Ia mencontohkan strategi pemasaran digital yang memicu kecanduan terhadap notifikasi, like, dan komentar sebagai praktik tidak etis jika dilakukan berlebihan.
Menurutnya, tujuan utama syariat Islam adalah menjaga lima aspek dasar kehidupan: agama, jiwa, akal, harta, dan keturunan.
Setiap praktik bisnis yang merusak salah satu dari lima aspek tersebut tetap tidak dibenarkan secara etika meski legal secara hukum.
Mahasiswa juga diingatkan tidak menyebarkan konten hoaks, pornografi, radikalisme, atau isu SARA.
Termasuk larangan membagikan informasi internal lembaga tanpa izin.
Dalam sesi tanya jawab, Dr. Ash-Shiddiqy menggarisbawahi prinsip tabayyun sebagai kunci membedakan konten yang baik dan benar.
“Kita harus mengecek sumber, konteks, waktu, dan latar belakang informasi. Jangan mudah tergoda membagikan konten hanya karena terlihat menyentuh secara emosional,” jelasnya.
Perkuliahan ini menjadi bagian dari upaya UIN Saizu dalam mendukung Tujuan Pembangunan Berkelanjutan (SDGs).

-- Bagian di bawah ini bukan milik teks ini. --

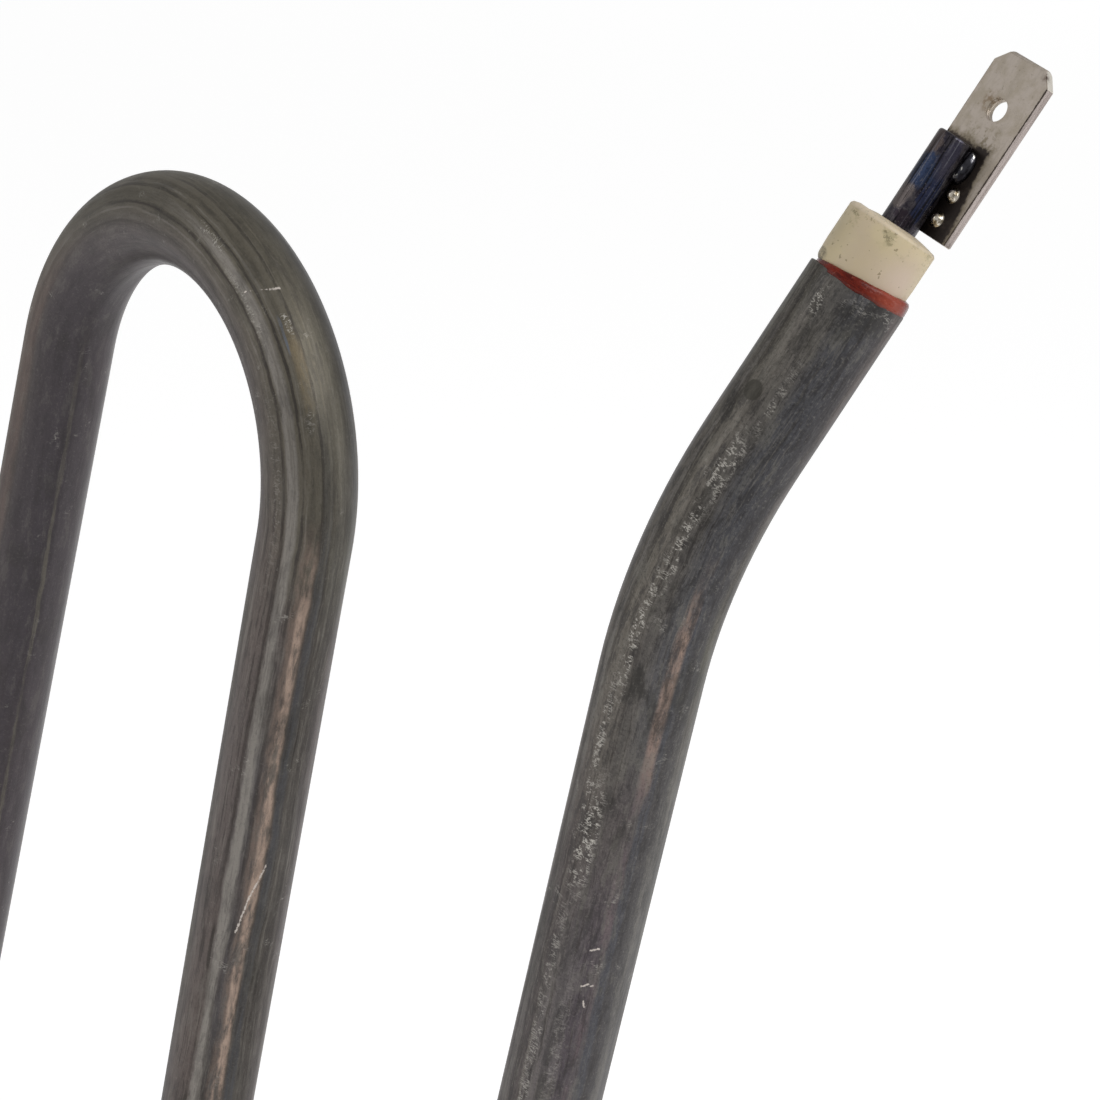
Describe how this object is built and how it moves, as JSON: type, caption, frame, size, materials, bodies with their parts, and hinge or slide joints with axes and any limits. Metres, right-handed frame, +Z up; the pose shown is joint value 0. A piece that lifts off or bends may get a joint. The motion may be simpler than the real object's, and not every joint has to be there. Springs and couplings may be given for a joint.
{
  "type": "tubular heating element",
  "caption": "W-shaped sheathed heating element with a middle hairpin, ends bent out of plane, ceramic bushes, silicone seals and push-on tabs.",
  "frame": {"origin": "on the symmetry axis, in the plane of the tube run, level with the foot of the return bends", "axes": "+X across the run towards the right-hand terminal, +Y out of the run's plane towards the side that the ends lean to, +Z up along the legs"},
  "size_m": [0.1342, 0.0267, 0.2746],
  "materials": {
    "sheath_steel": "satin",
    "magnesia": "matte",
    "coil_wire": "satin",
    "pin_steel": "satin",
    "silicone": "gloss",
    "bush_ceramic": "matte",
    "tab_steel": "satin"
  },
  "bodies": {
    "root": {"sheath": "sheath_steel", "magnesia_filling": "magnesia", "heating_coil": "coil_wire", "terminal_pin_right": "pin_steel", "silicone_seal_right": "silicone", "ceramic_bush_right": "bush_ceramic", "terminal_tab_right": "tab_steel", "terminal_pin_left": "pin_steel", "silicone_seal_left": "silicone", "ceramic_bush_left": "bush_ceramic", "terminal_tab_left": "tab_steel"}
  },
  "joints": []
}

Khususnya tujuan nomor 4 (Pendidikan Berkualitas), 8 (Pekerjaan Layak dan Pertumbuhan Ekonomi), 16 (Perdamaian, Keadilan, dan Kelembagaan yang Tangguh), serta 17 (Kemitraan Global).
Mahasiswa diajak untuk menerapkan etika digital dalam kehidupan sehari-hari.
Etika menjadi kompas moral yang membimbing manusia tetap bertanggung jawab kepada sesama, masyarakat, dan Tuhan.